Medical researchers systematically shield their results from their own biases. Other scientists, not so much.
Medical science includes many types of studies, but the universally accepted "gold standard" is the randomized, controlled, double-blind, prospective, clinical trial. In this kind of study, patients are randomly assigned to either receive the treatment being tested or an ineffective substitute and then watched for their response, according to predefined criteria.
"Blind" means that the patients don't know whether they are getting the "real thing" or not. This is important because some will respond pretty well even to a sugar pill, and a truly effective drug must at least do better than that. This feature may not be so important in other fields, assuming that the rats or superconductors they study don't respond to this "placebo effect."

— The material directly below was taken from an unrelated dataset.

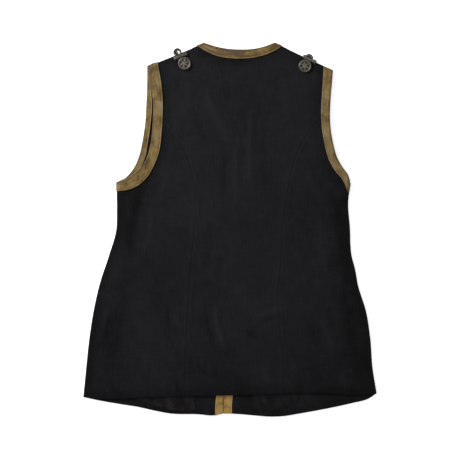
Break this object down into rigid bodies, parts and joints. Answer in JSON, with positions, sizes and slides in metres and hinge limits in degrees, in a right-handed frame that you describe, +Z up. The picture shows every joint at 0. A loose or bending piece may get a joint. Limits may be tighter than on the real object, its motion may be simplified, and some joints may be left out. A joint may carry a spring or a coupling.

But the "double" part of "double blind" is also critical: in a proper trial, the doctors, nurses, and the researchers themselves don't know which patients are getting the real treatment until after the results are in. Without this provision, experience shows, they might treat the subjects differently, or evaluate their responses differently, and thus skew the conclusions. The researchers have a lot invested in the outcome, they have expectations, and they are human.
So are other scientists, I'm afraid.
It is surprising that most fields don't expect similar protection against self-deception. Sure, it's not always easy. In my Ph.D. work, for example, I made the samples, measured them, and interpreted the results. Being at the center of all aspects of the research helped keep me engaged and excited in spite of the long hours and modest pay, and was good training. But I also felt the pressure to get more compelling results.
These days, many fields already involve multidisciplinary collaborations that leverage the distinct skills of different specialists. Would it be so hard for the person who prepares a sample to withhold its detailed provenance from the person doing the measurement until the measurement is finished? With some effort, people could even hide information from themselves, for example by randomly labeling samples. No doubt it takes some of the immediate gratification out of the measuring process, but the results would be more trustworthy.
As recent events have made clear, trust is especially important in climate change. In October, Seth Borenstein, a journalist with the Associated Press, gave a series of measurements to four statisticians, without telling them what the data represented. In each case the experts found the same thing. When the data were revealed to be temperature measurements, each expert had found a long-term upward trend in global temperatures, with no convincing sign of the supposed cooling of the last ten years.
But why did it take a journalist to ask the question this way? Shouldn't this sort of self-doubt be built into all science at a structural level, not just assumed as an ethical obligation?
Experimental science will always be a human endeavor, I hope, so the results can never be completely divorced from expectations. But there are ways of making it more trustworthy.